___ Data lines ___

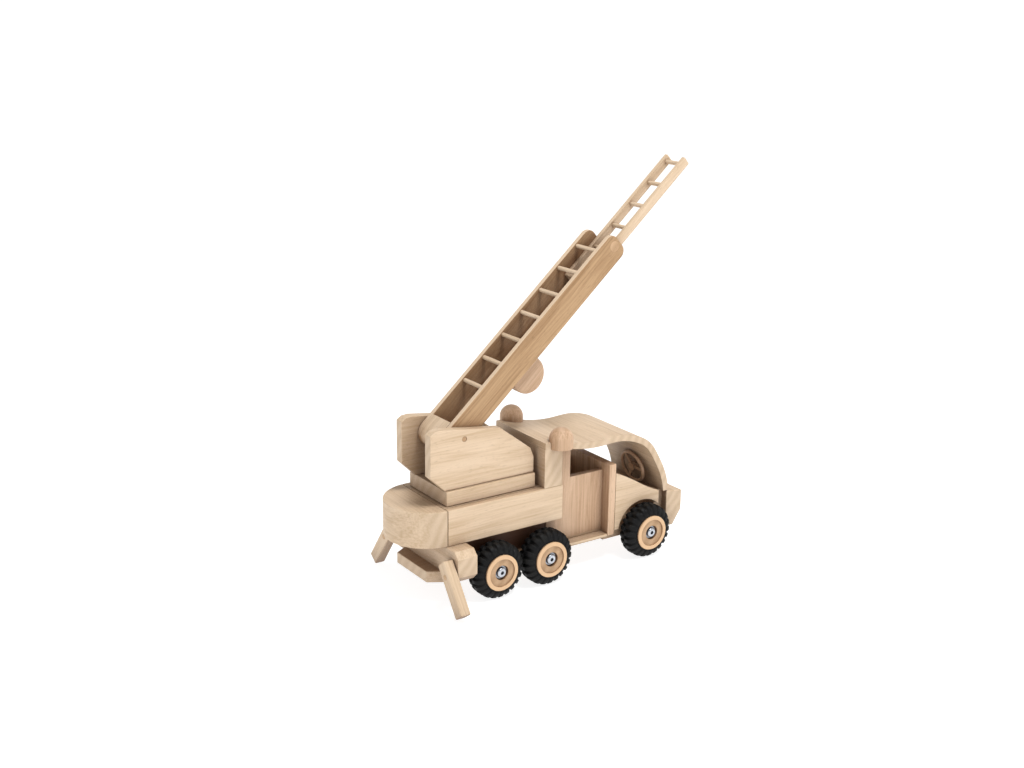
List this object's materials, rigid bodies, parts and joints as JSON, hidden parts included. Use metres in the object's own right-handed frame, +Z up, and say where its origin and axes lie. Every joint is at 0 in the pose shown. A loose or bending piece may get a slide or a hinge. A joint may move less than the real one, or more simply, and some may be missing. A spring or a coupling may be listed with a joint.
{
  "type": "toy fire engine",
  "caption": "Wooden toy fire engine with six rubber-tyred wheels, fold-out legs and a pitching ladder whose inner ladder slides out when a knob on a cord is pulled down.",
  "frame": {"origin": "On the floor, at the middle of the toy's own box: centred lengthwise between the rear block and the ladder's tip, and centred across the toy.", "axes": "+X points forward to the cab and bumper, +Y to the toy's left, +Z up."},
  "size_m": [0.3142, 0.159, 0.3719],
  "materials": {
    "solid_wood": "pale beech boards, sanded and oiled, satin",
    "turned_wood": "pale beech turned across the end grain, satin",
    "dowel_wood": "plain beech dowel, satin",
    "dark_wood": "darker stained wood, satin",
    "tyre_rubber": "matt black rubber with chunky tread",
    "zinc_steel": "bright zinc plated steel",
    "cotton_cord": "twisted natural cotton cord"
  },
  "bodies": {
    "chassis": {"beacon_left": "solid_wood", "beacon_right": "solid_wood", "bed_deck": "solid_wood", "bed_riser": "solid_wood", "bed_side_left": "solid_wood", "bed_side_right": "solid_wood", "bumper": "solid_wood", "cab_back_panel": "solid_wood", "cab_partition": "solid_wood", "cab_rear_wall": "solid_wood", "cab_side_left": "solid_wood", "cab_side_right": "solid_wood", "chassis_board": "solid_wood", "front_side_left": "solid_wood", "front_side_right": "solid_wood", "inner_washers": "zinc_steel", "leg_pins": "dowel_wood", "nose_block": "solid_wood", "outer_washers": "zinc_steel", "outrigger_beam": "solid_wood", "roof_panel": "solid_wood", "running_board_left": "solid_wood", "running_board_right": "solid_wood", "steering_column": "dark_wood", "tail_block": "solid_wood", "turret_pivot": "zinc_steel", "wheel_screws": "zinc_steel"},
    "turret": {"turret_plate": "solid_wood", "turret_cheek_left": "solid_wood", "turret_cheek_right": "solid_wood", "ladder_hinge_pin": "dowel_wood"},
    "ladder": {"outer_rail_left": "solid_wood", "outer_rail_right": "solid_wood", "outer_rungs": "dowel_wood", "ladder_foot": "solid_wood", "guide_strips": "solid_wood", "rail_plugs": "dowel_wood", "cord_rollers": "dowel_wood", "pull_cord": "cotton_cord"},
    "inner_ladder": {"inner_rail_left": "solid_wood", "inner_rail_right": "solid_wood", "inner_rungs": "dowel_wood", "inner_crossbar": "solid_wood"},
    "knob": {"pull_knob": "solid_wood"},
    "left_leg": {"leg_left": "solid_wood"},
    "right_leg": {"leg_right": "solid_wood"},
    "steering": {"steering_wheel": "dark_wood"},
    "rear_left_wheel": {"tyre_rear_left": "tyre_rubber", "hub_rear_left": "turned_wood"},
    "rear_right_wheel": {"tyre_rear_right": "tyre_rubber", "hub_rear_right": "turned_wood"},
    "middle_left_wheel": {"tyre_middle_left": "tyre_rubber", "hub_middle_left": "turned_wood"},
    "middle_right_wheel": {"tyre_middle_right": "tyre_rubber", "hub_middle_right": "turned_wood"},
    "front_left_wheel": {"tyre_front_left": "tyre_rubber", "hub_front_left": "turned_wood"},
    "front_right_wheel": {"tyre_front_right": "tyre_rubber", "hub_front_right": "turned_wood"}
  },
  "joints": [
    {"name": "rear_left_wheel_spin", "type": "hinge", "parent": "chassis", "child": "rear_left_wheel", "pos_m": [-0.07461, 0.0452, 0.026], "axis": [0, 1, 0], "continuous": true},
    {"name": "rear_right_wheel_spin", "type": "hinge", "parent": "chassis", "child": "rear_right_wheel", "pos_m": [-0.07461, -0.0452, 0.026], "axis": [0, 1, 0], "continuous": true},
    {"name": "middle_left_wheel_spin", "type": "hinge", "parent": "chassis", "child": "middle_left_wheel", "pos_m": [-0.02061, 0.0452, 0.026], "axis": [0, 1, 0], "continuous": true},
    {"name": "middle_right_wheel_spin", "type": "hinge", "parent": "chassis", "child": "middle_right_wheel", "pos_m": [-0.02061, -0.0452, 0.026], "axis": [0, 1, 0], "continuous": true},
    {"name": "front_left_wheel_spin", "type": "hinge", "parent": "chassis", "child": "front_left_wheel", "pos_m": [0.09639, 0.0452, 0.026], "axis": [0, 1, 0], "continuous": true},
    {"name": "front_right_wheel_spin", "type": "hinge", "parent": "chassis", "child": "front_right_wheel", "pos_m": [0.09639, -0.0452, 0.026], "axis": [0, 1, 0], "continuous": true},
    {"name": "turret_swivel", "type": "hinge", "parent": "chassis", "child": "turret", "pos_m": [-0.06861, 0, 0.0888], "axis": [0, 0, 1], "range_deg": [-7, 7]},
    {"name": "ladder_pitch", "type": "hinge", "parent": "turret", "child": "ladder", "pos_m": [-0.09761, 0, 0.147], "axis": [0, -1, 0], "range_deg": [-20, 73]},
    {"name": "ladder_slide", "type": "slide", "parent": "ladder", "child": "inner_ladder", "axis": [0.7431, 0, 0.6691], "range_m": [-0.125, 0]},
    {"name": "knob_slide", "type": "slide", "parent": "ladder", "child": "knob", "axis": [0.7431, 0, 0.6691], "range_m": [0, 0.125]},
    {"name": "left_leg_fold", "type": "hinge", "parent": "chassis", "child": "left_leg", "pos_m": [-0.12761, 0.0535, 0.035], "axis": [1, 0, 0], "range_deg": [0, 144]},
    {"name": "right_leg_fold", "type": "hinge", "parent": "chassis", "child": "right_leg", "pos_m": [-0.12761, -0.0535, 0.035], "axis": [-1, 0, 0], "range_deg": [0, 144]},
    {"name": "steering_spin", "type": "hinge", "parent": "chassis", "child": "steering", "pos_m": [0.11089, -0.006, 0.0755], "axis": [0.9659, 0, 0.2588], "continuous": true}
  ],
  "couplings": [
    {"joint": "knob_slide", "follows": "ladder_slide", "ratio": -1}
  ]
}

___

## Challenge
Quote the data above in full, changing nothing.

## Task result
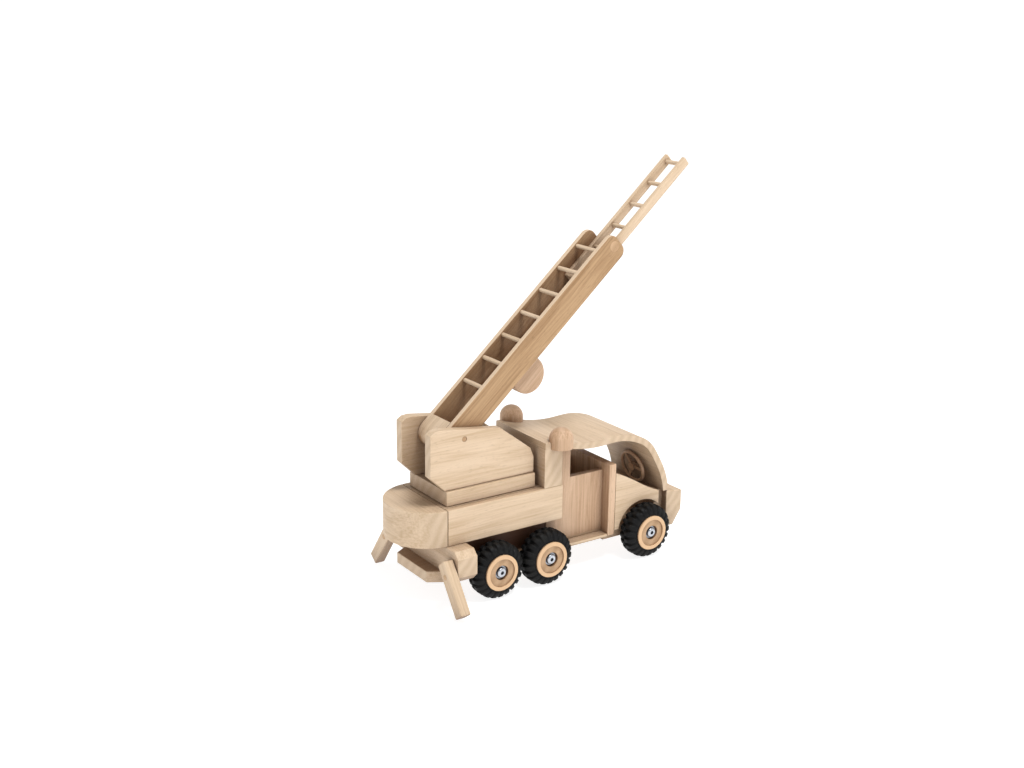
List this object's materials, rigid bodies, parts and joints as JSON, hidden parts included. Use metres in the object's own right-handed frame, +Z up, and say where its origin and axes lie. Every joint is at 0 in the pose shown. A loose or bending piece may get a slide or a hinge. A joint may move less than the real one, or more simply, and some may be missing. A spring or a coupling may be listed with a joint.
{
  "type": "toy fire engine",
  "caption": "Wooden toy fire engine with six rubber-tyred wheels, fold-out legs and a pitching ladder whose inner ladder slides out when a knob on a cord is pulled down.",
  "frame": {"origin": "On the floor, at the middle of the toy's own box: centred lengthwise between the rear block and the ladder's tip, and centred across the toy.", "axes": "+X points forward to the cab and bumper, +Y to the toy's left, +Z up."},
  "size_m": [0.3142, 0.159, 0.3719],
  "materials": {
    "solid_wood": "pale beech boards, sanded and oiled, satin",
    "turned_wood": "pale beech turned across the end grain, satin",
    "dowel_wood": "plain beech dowel, satin",
    "dark_wood": "darker stained wood, satin",
    "tyre_rubber": "matt black rubber with chunky tread",
    "zinc_steel": "bright zinc plated steel",
    "cotton_cord": "twisted natural cotton cord"
  },
  "bodies": {
    "chassis": {"beacon_left": "solid_wood", "beacon_right": "solid_wood", "bed_deck": "solid_wood", "bed_riser": "solid_wood", "bed_side_left": "solid_wood", "bed_side_right": "solid_wood", "bumper": "solid_wood", "cab_back_panel": "solid_wood", "cab_partition": "solid_wood", "cab_rear_wall": "solid_wood", "cab_side_left": "solid_wood", "cab_side_right": "solid_wood", "chassis_board": "solid_wood", "front_side_left": "solid_wood", "front_side_right": "solid_wood", "inner_washers": "zinc_steel", "leg_pins": "dowel_wood", "nose_block": "solid_wood", "outer_washers": "zinc_steel", "outrigger_beam": "solid_wood", "roof_panel": "solid_wood", "running_board_left": "solid_wood", "running_board_right": "solid_wood", "steering_column": "dark_wood", "tail_block": "solid_wood", "turret_pivot": "zinc_steel", "wheel_screws": "zinc_steel"},
    "turret": {"turret_plate": "solid_wood", "turret_cheek_left": "solid_wood", "turret_cheek_right": "solid_wood", "ladder_hinge_pin": "dowel_wood"},
    "ladder": {"outer_rail_left": "solid_wood", "outer_rail_right": "solid_wood", "outer_rungs": "dowel_wood", "ladder_foot": "solid_wood", "guide_strips": "solid_wood", "rail_plugs": "dowel_wood", "cord_rollers": "dowel_wood", "pull_cord": "cotton_cord"},
    "inner_ladder": {"inner_rail_left": "solid_wood", "inner_rail_right": "solid_wood", "inner_rungs": "dowel_wood", "inner_crossbar": "solid_wood"},
    "knob": {"pull_knob": "solid_wood"},
    "left_leg": {"leg_left": "solid_wood"},
    "right_leg": {"leg_right": "solid_wood"},
    "steering": {"steering_wheel": "dark_wood"},
    "rear_left_wheel": {"tyre_rear_left": "tyre_rubber", "hub_rear_left": "turned_wood"},
    "rear_right_wheel": {"tyre_rear_right": "tyre_rubber", "hub_rear_right": "turned_wood"},
    "middle_left_wheel": {"tyre_middle_left": "tyre_rubber", "hub_middle_left": "turned_wood"},
    "middle_right_wheel": {"tyre_middle_right": "tyre_rubber", "hub_middle_right": "turned_wood"},
    "front_left_wheel": {"tyre_front_left": "tyre_rubber", "hub_front_left": "turned_wood"},
    "front_right_wheel": {"tyre_front_right": "tyre_rubber", "hub_front_right": "turned_wood"}
  },
  "joints": [
    {"name": "rear_left_wheel_spin", "type": "hinge", "parent": "chassis", "child": "rear_left_wheel", "pos_m": [-0.07461, 0.0452, 0.026], "axis": [0, 1, 0], "continuous": true},
    {"name": "rear_right_wheel_spin", "type": "hinge", "parent": "chassis", "child": "rear_right_wheel", "pos_m": [-0.07461, -0.0452, 0.026], "axis": [0, 1, 0], "continuous": true},
    {"name": "middle_left_wheel_spin", "type": "hinge", "parent": "chassis", "child": "middle_left_wheel", "pos_m": [-0.02061, 0.0452, 0.026], "axis": [0, 1, 0], "continuous": true},
    {"name": "middle_right_wheel_spin", "type": "hinge", "parent": "chassis", "child": "middle_right_wheel", "pos_m": [-0.02061, -0.0452, 0.026], "axis": [0, 1, 0], "continuous": true},
    {"name": "front_left_wheel_spin", "type": "hinge", "parent": "chassis", "child": "front_left_wheel", "pos_m": [0.09639, 0.0452, 0.026], "axis": [0, 1, 0], "continuous": true},
    {"name": "front_right_wheel_spin", "type": "hinge", "parent": "chassis", "child": "front_right_wheel", "pos_m": [0.09639, -0.0452, 0.026], "axis": [0, 1, 0], "continuous": true},
    {"name": "turret_swivel", "type": "hinge", "parent": "chassis", "child": "turret", "pos_m": [-0.06861, 0, 0.0888], "axis": [0, 0, 1], "range_deg": [-7, 7]},
    {"name": "ladder_pitch", "type": "hinge", "parent": "turret", "child": "ladder", "pos_m": [-0.09761, 0, 0.147], "axis": [0, -1, 0], "range_deg": [-20, 73]},
    {"name": "ladder_slide", "type": "slide", "parent": "ladder", "child": "inner_ladder", "axis": [0.7431, 0, 0.6691], "range_m": [-0.125, 0]},
    {"name": "knob_slide", "type": "slide", "parent": "ladder", "child": "knob", "axis": [0.7431, 0, 0.6691], "range_m": [0, 0.125]},
    {"name": "left_leg_fold", "type": "hinge", "parent": "chassis", "child": "left_leg", "pos_m": [-0.12761, 0.0535, 0.035], "axis": [1, 0, 0], "range_deg": [0, 144]},
    {"name": "right_leg_fold", "type": "hinge", "parent": "chassis", "child": "right_leg", "pos_m": [-0.12761, -0.0535, 0.035], "axis": [-1, 0, 0], "range_deg": [0, 144]},
    {"name": "steering_spin", "type": "hinge", "parent": "chassis", "child": "steering", "pos_m": [0.11089, -0.006, 0.0755], "axis": [0.9659, 0, 0.2588], "continuous": true}
  ],
  "couplings": [
    {"joint": "knob_slide", "follows": "ladder_slide", "ratio": -1}
  ]
}